For many years, I got to write the character as Oracle, and there is to this day, no character who means more to me. This is classic Barbara as she was originally conceived, with a few big surprises. It's a bit of a shock, to be sure, but we're doing everything we can to be respectful to this character's amazing legacy, while presenting something thrilling that a generation of comics readers will be experiencing for the first time...

...Barbara Gordon leaping, fighting, and swinging over Gotham. Now, when citizens of that city look up, they are going to see BATGIRL.

And that is absolutely thrilling."


It's a stupendous moment to which many of us aspire, the miraculous victory over an impossibly difficult circumstance. Really, it's the kind of thing superhero comics are all about. But the elation of such an image comes at a very high price, and for a segment of the readership that is already marginalized or outright ignored.

Mainstream comics has lost an important hero in the fight against ableism, or discrimination against people with disabilities. The plight of the chronically sick and disabled people of Western culture is largely invisible, which is why Oracle was so important.

Society makes concessions for those in need in the forms of wheelchair ramps, convenient parking spots and handicapped seating in cinemas, but that's really where most of our interactions with the disabled end. They endure levels of discrimination and and prejudice -- often well-intentioned or otherwise non-hateful discrimination and prejudice -- that are pervasive and subtly dehumanizing in ways that most of us could never perceive. To read or listen to someone who moves only in a chair or with the use of a cane or crutches describe their day-to-day life is like waking up from the Matrix. There is just so much of these people's lives that many of us have never seen, not on television, not in films or in our fiction, and not in comic books.


In the same way that superheroes like Nightrunner, Steel and the Ryan Choi incarnation of The Atom humanize ethnic and religious minorities who are unrepresented or even vilified in mainstream culture, Barbara Gordon is a beacon for the chronically ill, mobility impaired and disabled. Her adventures over the last 20 years, particularly in Birds of Prey (written primarily by Chuck Dixon and Gail Simone), have depicted a handicapped person -- a handicapped woman -- not only with basic human dignity, but also with a mental, emotional and indeed a physical capableness that's made her the hero of her own stories as well as invaluable asset to other heroes in the DC Universe. Even more importantly, Oracle has developed deep friendships with able-bodied people of all types, some of which were even romantic and presumably sexual, demonstrating that people like her don't have to be segregated to the unseen fringes of society. For those readers and others who recognized her status, Oracle made a rarely seen transcendence from pop culture artifact to genuine role model.


But the one obstacle that Oracle couldn't manage was inevitability. Given a long enough timeline, it seems that every major change to the core myth of a superhero character or their cast will snap back like a rubber band, and it's a lesson learned again and again.
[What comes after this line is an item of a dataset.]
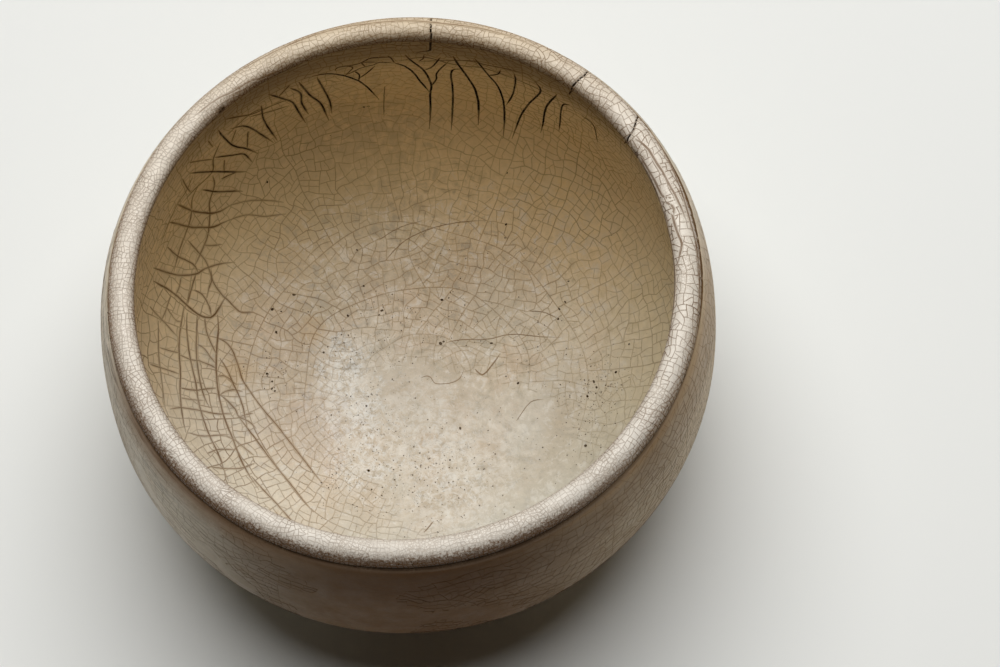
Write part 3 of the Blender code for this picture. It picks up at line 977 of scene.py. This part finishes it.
LEFT_CRACKS = (
    (0.65, (110, 31), (109, 42), (108, 55), (108, 64)),
    (0.7, (114, 29), (112, 44), (110, 54), (109, 67)),
    (0.7, (116, 31), (114, 39), (114, 48), (113, 59)),
    (0.7, (121, 27), (118, 37), (116, 44), (115, 54), (114, 64)),
    (0.52, (116, 28), (119, 34)),
    (0.65, (123, 33), (123, 45), (122, 57), (121, 66)),
    (0.65, (131, 35), (128, 40), (126, 47), (124, 57), (122, 66)),
    (0.65, (134, 28), (133, 37), (131, 50), (128, 60), (126, 67)),
    (0.52, (127, 47), (128, 60)),
    (0.6, (136, 47), (132, 56), (129, 62), (128, 69)),
    (0.65, (143, 40), (138, 54), (135, 62), (132, 68), (130, 71)),
    (0.52, (132, 68), (136, 65)),
    (0.55, (141, 61), (138, 69), (133, 77)),
    (0.5, (134, 39), (136.5, 47), (137.7, 56), (144, 54.5), (147, 54)),
    (0.52, (131.7, 24), (126, 34.5), (123, 37), (118, 39.5), (116, 41)),
    (0.45, (126, 36.5), (121.4, 42), (116.8, 45.5)),
    (0.39, (132, 38), (126, 34.5), (122.4, 36.5)),
    (0.45, (142.8, 31), (136.6, 47)),
    (0.39, (129.7, 39), (131.4, 46.5)),
    (0.39, (145.6, 36.5), (145, 45.5), (144, 54.5)),
    (0.39, (133.8, 55), (134.8, 64)),
    (0.33, (137, 29), (136, 38)),
)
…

For example, it must have seemed unthinkable to a certain generation of Batman readers that Bruce Wayne would allow harm to come to one of his sidekicks, but Robin totally died. How could Supergirl, Superman's cousin from Krypton, no longer exist? The original Captain America dead and replaced by his own dead sidekick? All of these seismic changes and many more like them whose implications were felt for years or in some cases decades later were considered unbreakable canon by my generation of superhero comics readers. Yet they were all undone; the characters returned to something approximating their original shapes.

Seemingly one of the few remaining superheroes whose core myth has yet to be recompiled, Barbara Gordon is next in line. She follows numerous other culturally diverse characters into the oblivion of regressive storytelling, where restoring the icons to their classic personas necessarily diminishes that which makes them distinct and progressive.

While the Oracle stories of the last 20 years will not just disappear from our bookshelves or comic book stores when Barbara Gordon reemerges leaping, fighting, and swinging from the post-Flashpoint DC Universe in September, an important symbol of strength for the differently abled will have been retired with no obvious replacement in sight to inspire the next generation of fans that DC hopes to acquire with this latest kind-of-Crisis, many of whom will doubtlessly be reading those comics from within eyeshot of a wheelchair.